▸ Data extract
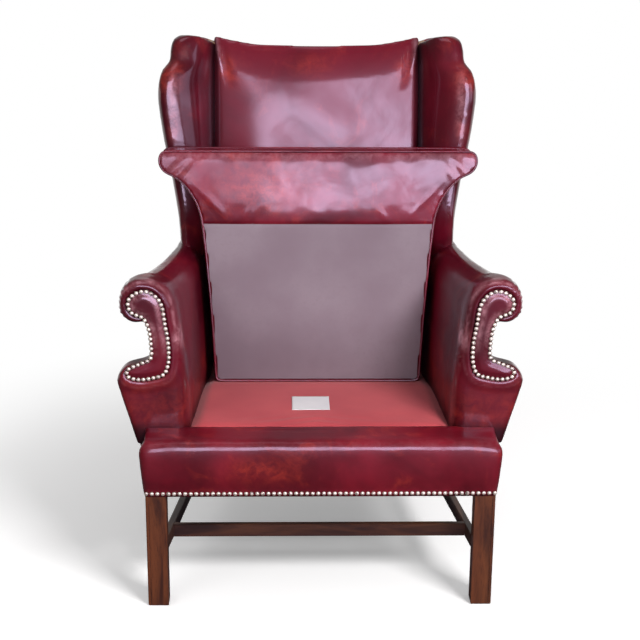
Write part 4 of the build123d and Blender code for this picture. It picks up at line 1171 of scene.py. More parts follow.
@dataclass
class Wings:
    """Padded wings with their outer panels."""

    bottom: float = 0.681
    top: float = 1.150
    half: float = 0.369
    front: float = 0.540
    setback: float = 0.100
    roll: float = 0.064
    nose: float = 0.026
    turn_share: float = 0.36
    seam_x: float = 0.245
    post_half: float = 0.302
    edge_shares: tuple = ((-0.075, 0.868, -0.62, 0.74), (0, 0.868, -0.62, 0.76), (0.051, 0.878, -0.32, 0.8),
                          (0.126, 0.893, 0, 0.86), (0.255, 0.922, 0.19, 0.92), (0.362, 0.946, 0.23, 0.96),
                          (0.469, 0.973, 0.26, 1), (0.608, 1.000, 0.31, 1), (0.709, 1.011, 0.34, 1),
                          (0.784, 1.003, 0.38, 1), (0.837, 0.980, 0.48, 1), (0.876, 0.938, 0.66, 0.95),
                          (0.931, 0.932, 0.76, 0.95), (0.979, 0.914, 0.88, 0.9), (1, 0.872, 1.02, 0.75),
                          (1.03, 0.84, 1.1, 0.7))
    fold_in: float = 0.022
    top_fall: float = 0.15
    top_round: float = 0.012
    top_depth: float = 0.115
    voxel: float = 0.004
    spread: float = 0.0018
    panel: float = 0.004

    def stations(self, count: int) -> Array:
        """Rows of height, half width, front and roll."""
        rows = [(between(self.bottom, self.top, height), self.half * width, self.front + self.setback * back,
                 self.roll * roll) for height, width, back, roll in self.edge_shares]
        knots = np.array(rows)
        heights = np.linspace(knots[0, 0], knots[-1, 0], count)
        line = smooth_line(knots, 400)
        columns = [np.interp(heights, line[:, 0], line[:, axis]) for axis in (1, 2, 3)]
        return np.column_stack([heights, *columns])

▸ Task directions
Return a word-for-word copy of the lines from the beginning of the listing to the line holding "panel: float = 0.004", both kept.

▸ Final result
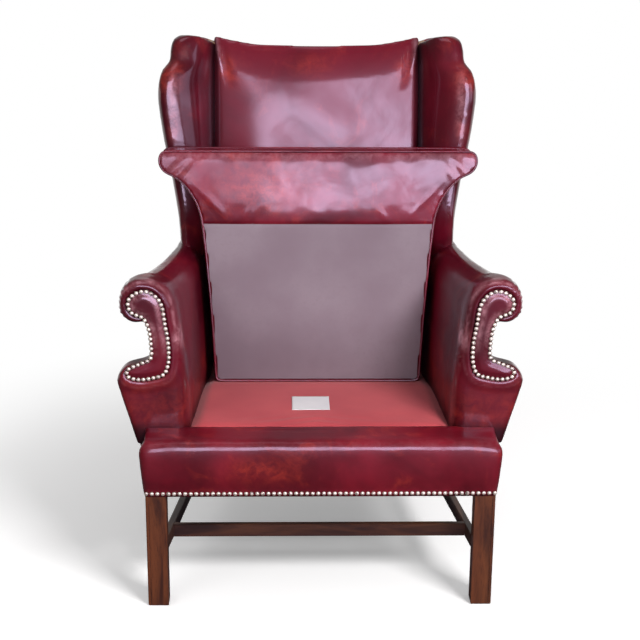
Write part 4 of the build123d and Blender code for this picture. It picks up at line 1171 of scene.py. More parts follow.
@dataclass
class Wings:
    """Padded wings with their outer panels."""

    bottom: float = 0.681
    top: float = 1.150
    half: float = 0.369
    front: float = 0.540
    setback: float = 0.100
    roll: float = 0.064
    nose: float = 0.026
    turn_share: float = 0.36
    seam_x: float = 0.245
    post_half: float = 0.302
    edge_shares: tuple = ((-0.075, 0.868, -0.62, 0.74), (0, 0.868, -0.62, 0.76), (0.051, 0.878, -0.32, 0.8),
                          (0.126, 0.893, 0, 0.86), (0.255, 0.922, 0.19, 0.92), (0.362, 0.946, 0.23, 0.96),
                          (0.469, 0.973, 0.26, 1), (0.608, 1.000, 0.31, 1), (0.709, 1.011, 0.34, 1),
                          (0.784, 1.003, 0.38, 1), (0.837, 0.980, 0.48, 1), (0.876, 0.938, 0.66, 0.95),
                          (0.931, 0.932, 0.76, 0.95), (0.979, 0.914, 0.88, 0.9), (1, 0.872, 1.02, 0.75),
                          (1.03, 0.84, 1.1, 0.7))
    fold_in: float = 0.022
    top_fall: float = 0.15
    top_round: float = 0.012
    top_depth: float = 0.115
    voxel: float = 0.004
    spread: float = 0.0018
    panel: float = 0.004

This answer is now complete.